With the onset of retirement, it’s best to diversify assets to minimise risks.
Make sure to include real estate in your generational wealth plan. Investment properties can provide passive income for generations. Real estate will appreciate in value over the long term. Homes can be sold and funds invested in purchasing other investment properties or proceeds can be invested in financial assets that are increasing in value.
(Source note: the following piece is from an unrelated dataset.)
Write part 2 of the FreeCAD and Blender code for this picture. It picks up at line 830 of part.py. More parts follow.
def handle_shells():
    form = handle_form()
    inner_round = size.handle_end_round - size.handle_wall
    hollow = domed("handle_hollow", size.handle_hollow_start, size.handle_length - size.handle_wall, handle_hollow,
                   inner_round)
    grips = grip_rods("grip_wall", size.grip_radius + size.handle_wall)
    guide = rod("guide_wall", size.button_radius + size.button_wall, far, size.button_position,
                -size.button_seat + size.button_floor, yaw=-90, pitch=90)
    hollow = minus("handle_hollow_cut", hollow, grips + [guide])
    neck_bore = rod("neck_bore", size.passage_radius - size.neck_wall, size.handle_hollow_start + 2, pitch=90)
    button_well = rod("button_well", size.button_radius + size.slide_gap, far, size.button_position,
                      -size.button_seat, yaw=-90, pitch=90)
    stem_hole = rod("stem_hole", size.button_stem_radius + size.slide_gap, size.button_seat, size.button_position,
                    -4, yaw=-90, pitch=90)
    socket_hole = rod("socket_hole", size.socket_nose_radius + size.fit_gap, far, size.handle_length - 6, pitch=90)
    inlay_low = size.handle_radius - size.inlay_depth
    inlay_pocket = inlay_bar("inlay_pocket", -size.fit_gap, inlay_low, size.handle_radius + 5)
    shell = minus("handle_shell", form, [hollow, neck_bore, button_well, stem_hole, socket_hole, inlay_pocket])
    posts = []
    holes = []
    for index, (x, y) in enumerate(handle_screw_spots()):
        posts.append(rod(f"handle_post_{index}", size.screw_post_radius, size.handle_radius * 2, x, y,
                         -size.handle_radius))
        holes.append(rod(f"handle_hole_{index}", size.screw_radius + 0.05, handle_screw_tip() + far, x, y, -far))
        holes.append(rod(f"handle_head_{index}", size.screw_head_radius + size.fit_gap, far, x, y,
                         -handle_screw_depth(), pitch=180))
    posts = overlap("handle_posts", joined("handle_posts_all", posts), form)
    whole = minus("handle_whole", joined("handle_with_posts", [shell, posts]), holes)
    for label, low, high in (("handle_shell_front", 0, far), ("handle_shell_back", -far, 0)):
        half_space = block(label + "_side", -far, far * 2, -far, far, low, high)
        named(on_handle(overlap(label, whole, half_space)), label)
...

Make saving and investing a habit. Decide how much you need to save or invest before spending. Create a budget for spending. Know where your money goes. “Beware of little expenses; a small leak will sink a great ship.” (Benjamin Franklin, former US President) Ensure adequate life insurance is in place. Have an estate plan and put in place a trust fund if necessary. Never neglect to make a will.
Financial literacy
Transferring financial knowledge to the next generation is just as important as passing on wealth to families. Financial literacy provides the template to preserve current and future wealth. In Jamaica, BPM Financial Limited leads the way in helping to improve financial literacy through weekly spots on radio stations that appeal to a local and global audience.
Digital learning is another way forward and appeals to the younger generation.
The Great Recession of 2008 to 2009, caused by the subprime mortgage collapse in the USA, is regarded as the worst recession since the 1930s. All age groups saw reduced wealth during that period. Since then the wealth of seniors has increased and the wealth of the younger generation has decreased.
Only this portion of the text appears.